Skinner first raised her concerns about this culture with City Manager Aspell in July. He never followed up.
Last month, after she announced her plans to leave, she met with him again and sent him an email outlining how much she enjoyed working in Concord and the conditions under which she would continue.
“I would love to stay, but with a different boss,” she wrote on Sept. 19. “Exciting things are just around the corner for Concord and that is the fun part of planning.”

She would remain in her role, she said, if the planning department were separated from the leadership of Walsh, a 24-year city employee who was Skinner’s direct supervisor. Doing so would mean a fundamental reorganization of City Hall.
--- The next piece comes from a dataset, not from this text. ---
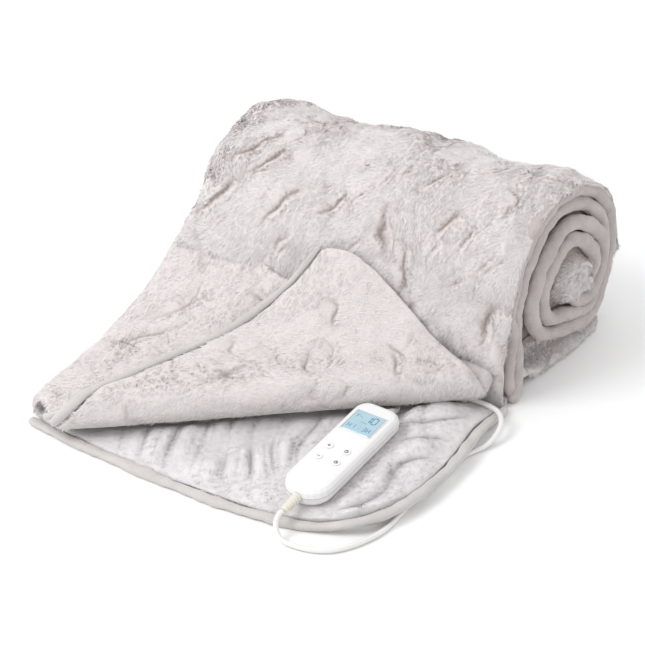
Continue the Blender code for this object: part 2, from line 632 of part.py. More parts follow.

Walsh is one of two deputy city managers and oversees not just planning and zoning but engineering, community development, code enforcement and special projects. In Concord, many department heads report to a deputy city manager, not Aspell directly.
Some city councilors were frustrated or concerned by Skinner’s departure. They also stressed that they only directly oversee the city manager.
The vacancy, said City Councilor Michele Horne, is “very, very unfortunate when us as a council are trying to move past these issues around housing.”
“Having a master plan process coming up, this is a major concern,” she added. “It’s concerning to see people leaving major city roles voluntarily.”
At-Large Councilor Amanda Grady Sexton agreed.
“Iโm confident the city manager will take time to assess how to ensure stability moving forward, including a need for any possible restructuring,” she said. “If we want to expand our tax base through economic development in order to reduce the tax burden on our homeowners and renters, we need to make sure that this next hire is positioned for success.”
Judith Kurtz, an at-large councilor who ran on zoning reform, said in an interview that she did not think the council’s goal for housing and zoning reform had been moving at a sufficient pace.
“It’s been slower than I would have hoped,” she said. “I’ve been told that it is a work in progress.”
To Lacasse, easing some of Concord’s friction with development starts with one thing: “Take a close, close look at staff that they have.”